*Task statement:*
Print the whole listing exactly.

------------------------------------

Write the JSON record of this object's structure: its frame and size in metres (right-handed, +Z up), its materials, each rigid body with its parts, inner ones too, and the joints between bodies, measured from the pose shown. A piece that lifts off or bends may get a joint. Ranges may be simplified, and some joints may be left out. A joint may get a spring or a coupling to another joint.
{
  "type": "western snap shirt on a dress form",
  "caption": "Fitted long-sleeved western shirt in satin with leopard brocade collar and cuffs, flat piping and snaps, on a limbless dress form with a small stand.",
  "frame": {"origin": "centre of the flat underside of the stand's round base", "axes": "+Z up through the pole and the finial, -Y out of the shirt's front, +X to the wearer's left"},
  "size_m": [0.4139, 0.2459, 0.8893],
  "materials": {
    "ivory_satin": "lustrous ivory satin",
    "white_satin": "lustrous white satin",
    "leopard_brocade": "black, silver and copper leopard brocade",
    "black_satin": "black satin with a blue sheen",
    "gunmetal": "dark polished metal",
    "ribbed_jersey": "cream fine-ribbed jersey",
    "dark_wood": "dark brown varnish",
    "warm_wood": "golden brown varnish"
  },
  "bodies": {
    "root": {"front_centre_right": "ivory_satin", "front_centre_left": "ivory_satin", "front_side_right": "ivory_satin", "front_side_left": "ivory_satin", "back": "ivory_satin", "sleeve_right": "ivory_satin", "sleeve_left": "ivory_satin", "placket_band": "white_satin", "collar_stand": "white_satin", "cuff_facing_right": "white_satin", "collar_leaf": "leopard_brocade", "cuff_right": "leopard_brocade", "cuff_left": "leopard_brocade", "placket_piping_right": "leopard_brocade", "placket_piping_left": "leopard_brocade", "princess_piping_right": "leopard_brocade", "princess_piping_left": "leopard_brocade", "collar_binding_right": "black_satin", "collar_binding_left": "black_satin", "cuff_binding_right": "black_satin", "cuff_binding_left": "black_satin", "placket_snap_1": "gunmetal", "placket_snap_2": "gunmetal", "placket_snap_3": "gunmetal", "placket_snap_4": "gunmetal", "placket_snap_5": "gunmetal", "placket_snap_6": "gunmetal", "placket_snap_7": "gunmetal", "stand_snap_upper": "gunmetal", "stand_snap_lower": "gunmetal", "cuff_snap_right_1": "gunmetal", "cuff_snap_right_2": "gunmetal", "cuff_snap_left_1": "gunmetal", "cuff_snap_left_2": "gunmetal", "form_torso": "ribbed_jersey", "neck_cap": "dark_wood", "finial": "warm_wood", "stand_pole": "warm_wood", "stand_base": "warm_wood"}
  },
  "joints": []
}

------------------------------------

*Solution for this task:*
Write the JSON record of this object's structure: its frame and size in metres (right-handed, +Z up), its materials, each rigid body with its parts, inner ones too, and the joints between bodies, measured from the pose shown. A piece that lifts off or bends may get a joint. Ranges may be simplified, and some joints may be left out. A joint may get a spring or a coupling to another joint.
{
  "type": "western snap shirt on a dress form",
  "caption": "Fitted long-sleeved western shirt in satin with leopard brocade collar and cuffs, flat piping and snaps, on a limbless dress form with a small stand.",
  "frame": {"origin": "centre of the flat underside of the stand's round base", "axes": "+Z up through the pole and the finial, -Y out of the shirt's front, +X to the wearer's left"},
  "size_m": [0.4139, 0.2459, 0.8893],
  "materials": {
    "ivory_satin": "lustrous ivory satin",
    "white_satin": "lustrous white satin",
    "leopard_brocade": "black, silver and copper leopard brocade",
    "black_satin": "black satin with a blue sheen",
    "gunmetal": "dark polished metal",
    "ribbed_jersey": "cream fine-ribbed jersey",
    "dark_wood": "dark brown varnish",
    "warm_wood": "golden brown varnish"
  },
  "bodies": {
    "root": {"front_centre_right": "ivory_satin", "front_centre_left": "ivory_satin", "front_side_right": "ivory_satin", "front_side_left": "ivory_satin", "back": "ivory_satin", "sleeve_right": "ivory_satin", "sleeve_left": "ivory_satin", "placket_band": "white_satin", "collar_stand": "white_satin", "cuff_facing_right": "white_satin", "collar_leaf": "leopard_brocade", "cuff_right": "leopard_brocade", "cuff_left": "leopard_brocade", "placket_piping_right": "leopard_brocade", "placket_piping_left": "leopard_brocade", "princess_piping_right": "leopard_brocade", "princess_piping_left": "leopard_brocade", "collar_binding_right": "black_satin", "collar_binding_left": "black_satin", "cuff_binding_right": "black_satin", "cuff_binding_left": "black_satin", "placket_snap_1": "gunmetal", "placket_snap_2": "gunmetal", "placket_snap_3": "gunmetal", "placket_snap_4": "gunmetal", "placket_snap_5": "gunmetal", "placket_snap_6": "gunmetal", "placket_snap_7": "gunmetal", "stand_snap_upper": "gunmetal", "stand_snap_lower": "gunmetal", "cuff_snap_right_1": "gunmetal", "cuff_snap_right_2": "gunmetal", "cuff_snap_left_1": "gunmetal", "cuff_snap_left_2": "gunmetal", "form_torso": "ribbed_jersey", "neck_cap": "dark_wood", "finial": "warm_wood", "stand_pole": "warm_wood", "stand_base": "warm_wood"}
  },
  "joints": []
}